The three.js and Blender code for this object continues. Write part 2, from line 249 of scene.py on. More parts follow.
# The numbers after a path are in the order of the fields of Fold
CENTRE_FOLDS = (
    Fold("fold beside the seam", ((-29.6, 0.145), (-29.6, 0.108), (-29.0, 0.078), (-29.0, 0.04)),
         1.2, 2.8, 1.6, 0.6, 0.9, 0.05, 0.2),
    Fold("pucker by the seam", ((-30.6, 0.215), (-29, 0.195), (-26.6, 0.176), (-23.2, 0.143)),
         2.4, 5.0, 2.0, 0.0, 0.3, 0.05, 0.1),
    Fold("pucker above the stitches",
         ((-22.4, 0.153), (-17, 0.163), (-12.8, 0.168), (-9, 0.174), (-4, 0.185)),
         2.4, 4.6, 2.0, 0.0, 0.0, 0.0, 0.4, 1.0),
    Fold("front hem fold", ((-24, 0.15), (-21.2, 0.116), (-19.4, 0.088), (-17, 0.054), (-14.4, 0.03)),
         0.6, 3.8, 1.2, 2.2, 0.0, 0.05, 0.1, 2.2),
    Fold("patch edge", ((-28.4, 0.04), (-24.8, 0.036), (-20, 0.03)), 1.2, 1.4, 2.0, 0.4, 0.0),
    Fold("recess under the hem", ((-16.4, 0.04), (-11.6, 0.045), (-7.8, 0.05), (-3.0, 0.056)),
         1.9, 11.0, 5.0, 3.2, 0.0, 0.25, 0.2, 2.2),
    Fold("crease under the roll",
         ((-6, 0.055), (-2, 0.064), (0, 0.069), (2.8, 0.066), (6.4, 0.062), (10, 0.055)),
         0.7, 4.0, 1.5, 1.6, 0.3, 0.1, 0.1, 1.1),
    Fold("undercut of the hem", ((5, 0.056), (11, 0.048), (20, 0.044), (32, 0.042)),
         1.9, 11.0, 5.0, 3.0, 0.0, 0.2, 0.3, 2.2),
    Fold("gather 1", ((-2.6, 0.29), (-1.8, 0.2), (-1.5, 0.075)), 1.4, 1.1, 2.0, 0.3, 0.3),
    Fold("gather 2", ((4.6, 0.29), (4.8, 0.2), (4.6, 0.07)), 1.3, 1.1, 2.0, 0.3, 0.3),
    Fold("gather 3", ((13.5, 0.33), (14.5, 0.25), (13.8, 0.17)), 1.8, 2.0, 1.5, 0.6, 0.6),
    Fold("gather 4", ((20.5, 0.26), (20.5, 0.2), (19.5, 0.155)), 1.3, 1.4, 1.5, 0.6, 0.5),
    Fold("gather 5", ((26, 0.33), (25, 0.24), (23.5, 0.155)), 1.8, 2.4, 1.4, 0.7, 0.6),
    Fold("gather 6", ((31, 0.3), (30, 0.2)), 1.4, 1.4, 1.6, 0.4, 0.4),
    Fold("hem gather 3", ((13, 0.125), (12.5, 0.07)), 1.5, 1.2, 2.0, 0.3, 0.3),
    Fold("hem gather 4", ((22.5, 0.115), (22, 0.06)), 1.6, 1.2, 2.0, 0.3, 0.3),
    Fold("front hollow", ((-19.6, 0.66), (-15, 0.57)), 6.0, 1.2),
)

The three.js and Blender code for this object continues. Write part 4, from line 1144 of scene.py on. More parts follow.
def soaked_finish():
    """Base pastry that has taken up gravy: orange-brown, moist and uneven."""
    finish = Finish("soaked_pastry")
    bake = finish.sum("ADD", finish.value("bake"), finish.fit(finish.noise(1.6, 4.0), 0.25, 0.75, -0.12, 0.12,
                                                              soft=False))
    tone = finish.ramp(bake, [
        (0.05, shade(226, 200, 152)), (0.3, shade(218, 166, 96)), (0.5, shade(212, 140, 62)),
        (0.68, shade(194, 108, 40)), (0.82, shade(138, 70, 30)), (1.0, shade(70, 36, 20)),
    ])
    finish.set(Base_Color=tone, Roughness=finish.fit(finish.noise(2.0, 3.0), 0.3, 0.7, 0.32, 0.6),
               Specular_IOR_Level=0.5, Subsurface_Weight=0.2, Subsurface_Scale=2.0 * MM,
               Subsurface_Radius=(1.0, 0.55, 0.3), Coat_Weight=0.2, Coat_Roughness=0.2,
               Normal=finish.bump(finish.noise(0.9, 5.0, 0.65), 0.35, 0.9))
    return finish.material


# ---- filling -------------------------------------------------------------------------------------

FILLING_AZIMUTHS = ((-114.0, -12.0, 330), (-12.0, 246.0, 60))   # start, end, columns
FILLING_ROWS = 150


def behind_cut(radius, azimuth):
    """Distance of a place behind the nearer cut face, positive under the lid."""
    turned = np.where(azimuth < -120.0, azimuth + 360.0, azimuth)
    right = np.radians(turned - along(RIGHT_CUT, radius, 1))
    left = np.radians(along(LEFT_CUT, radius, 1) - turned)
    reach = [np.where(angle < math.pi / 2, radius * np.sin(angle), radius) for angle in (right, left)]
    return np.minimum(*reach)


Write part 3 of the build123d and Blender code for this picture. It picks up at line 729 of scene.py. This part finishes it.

***

Task - Recopy the entries above in their entirety, exactly.

Result of the exercise -
The three.js and Blender code for this object continues. Write part 2, from line 249 of scene.py on. More parts follow.
# The numbers after a path are in the order of the fields of Fold
CENTRE_FOLDS = (
    Fold("fold beside the seam", ((-29.6, 0.145), (-29.6, 0.108), (-29.0, 0.078), (-29.0, 0.04)),
         1.2, 2.8, 1.6, 0.6, 0.9, 0.05, 0.2),
    Fold("pucker by the seam", ((-30.6, 0.215), (-29, 0.195), (-26.6, 0.176), (-23.2, 0.143)),
         2.4, 5.0, 2.0, 0.0, 0.3, 0.05, 0.1),
    Fold("pucker above the stitches",
         ((-22.4, 0.153), (-17, 0.163), (-12.8, 0.168), (-9, 0.174), (-4, 0.185)),
         2.4, 4.6, 2.0, 0.0, 0.0, 0.0, 0.4, 1.0),
    Fold("front hem fold", ((-24, 0.15), (-21.2, 0.116), (-19.4, 0.088), (-17, 0.054), (-14.4, 0.03)),
         0.6, 3.8, 1.2, 2.2, 0.0, 0.05, 0.1, 2.2),
    Fold("patch edge", ((-28.4, 0.04), (-24.8, 0.036), (-20, 0.03)), 1.2, 1.4, 2.0, 0.4, 0.0),
    Fold("recess under the hem", ((-16.4, 0.04), (-11.6, 0.045), (-7.8, 0.05), (-3.0, 0.056)),
         1.9, 11.0, 5.0, 3.2, 0.0, 0.25, 0.2, 2.2),
    Fold("crease under the roll",
         ((-6, 0.055), (-2, 0.064), (0, 0.069), (2.8, 0.066), (6.4, 0.062), (10, 0.055)),
         0.7, 4.0, 1.5, 1.6, 0.3, 0.1, 0.1, 1.1),
    Fold("undercut of the hem", ((5, 0.056), (11, 0.048), (20, 0.044), (32, 0.042)),
         1.9, 11.0, 5.0, 3.0, 0.0, 0.2, 0.3, 2.2),
    Fold("gather 1", ((-2.6, 0.29), (-1.8, 0.2), (-1.5, 0.075)), 1.4, 1.1, 2.0, 0.3, 0.3),
    Fold("gather 2", ((4.6, 0.29), (4.8, 0.2), (4.6, 0.07)), 1.3, 1.1, 2.0, 0.3, 0.3),
    Fold("gather 3", ((13.5, 0.33), (14.5, 0.25), (13.8, 0.17)), 1.8, 2.0, 1.5, 0.6, 0.6),
    Fold("gather 4", ((20.5, 0.26), (20.5, 0.2), (19.5, 0.155)), 1.3, 1.4, 1.5, 0.6, 0.5),
    Fold("gather 5", ((26, 0.33), (25, 0.24), (23.5, 0.155)), 1.8, 2.4, 1.4, 0.7, 0.6),
    Fold("gather 6", ((31, 0.3), (30, 0.2)), 1.4, 1.4, 1.6, 0.4, 0.4),
    Fold("hem gather 3", ((13, 0.125), (12.5, 0.07)), 1.5, 1.2, 2.0, 0.3, 0.3),
    Fold("hem gather 4", ((22.5, 0.115), (22, 0.06)), 1.6, 1.2, 2.0, 0.3, 0.3),
    Fold("front hollow", ((-19.6, 0.66), (-15, 0.57)), 6.0, 1.2),
)

The three.js and Blender code for this object continues. Write part 4, from line 1144 of scene.py on. More parts follow.
def soaked_finish():
    """Base pastry that has taken up gravy: orange-brown, moist and uneven."""
    finish = Finish("soaked_pastry")
    bake = finish.sum("ADD", finish.value("bake"), finish.fit(finish.noise(1.6, 4.0), 0.25, 0.75, -0.12, 0.12,
                                                              soft=False))
    tone = finish.ramp(bake, [
        (0.05, shade(226, 200, 152)), (0.3, shade(218, 166, 96)), (0.5, shade(212, 140, 62)),
        (0.68, shade(194, 108, 40)), (0.82, shade(138, 70, 30)), (1.0, shade(70, 36, 20)),
    ])
    finish.set(Base_Color=tone, Roughness=finish.fit(finish.noise(2.0, 3.0), 0.3, 0.7, 0.32, 0.6),
               Specular_IOR_Level=0.5, Subsurface_Weight=0.2, Subsurface_Scale=2.0 * MM,
               Subsurface_Radius=(1.0, 0.55, 0.3), Coat_Weight=0.2, Coat_Roughness=0.2,
               Normal=finish.bump(finish.noise(0.9, 5.0, 0.65), 0.35, 0.9))
    return finish.material


# ---- filling -------------------------------------------------------------------------------------

FILLING_AZIMUTHS = ((-114.0, -12.0, 330), (-12.0, 246.0, 60))   # start, end, columns
FILLING_ROWS = 150


def behind_cut(radius, azimuth):
    """Distance of a place behind the nearer cut face, positive under the lid."""
    turned = np.where(azimuth < -120.0, azimuth + 360.0, azimuth)
    right = np.radians(turned - along(RIGHT_CUT, radius, 1))
    left = np.radians(along(LEFT_CUT, radius, 1) - turned)
    reach = [np.where(angle < math.pi / 2, radius * np.sin(angle), radius) for angle in (right, left)]
    return np.minimum(*reach)


Write part 3 of the build123d and Blender code for this picture. It picks up at line 729 of scene.py. This part finishes it.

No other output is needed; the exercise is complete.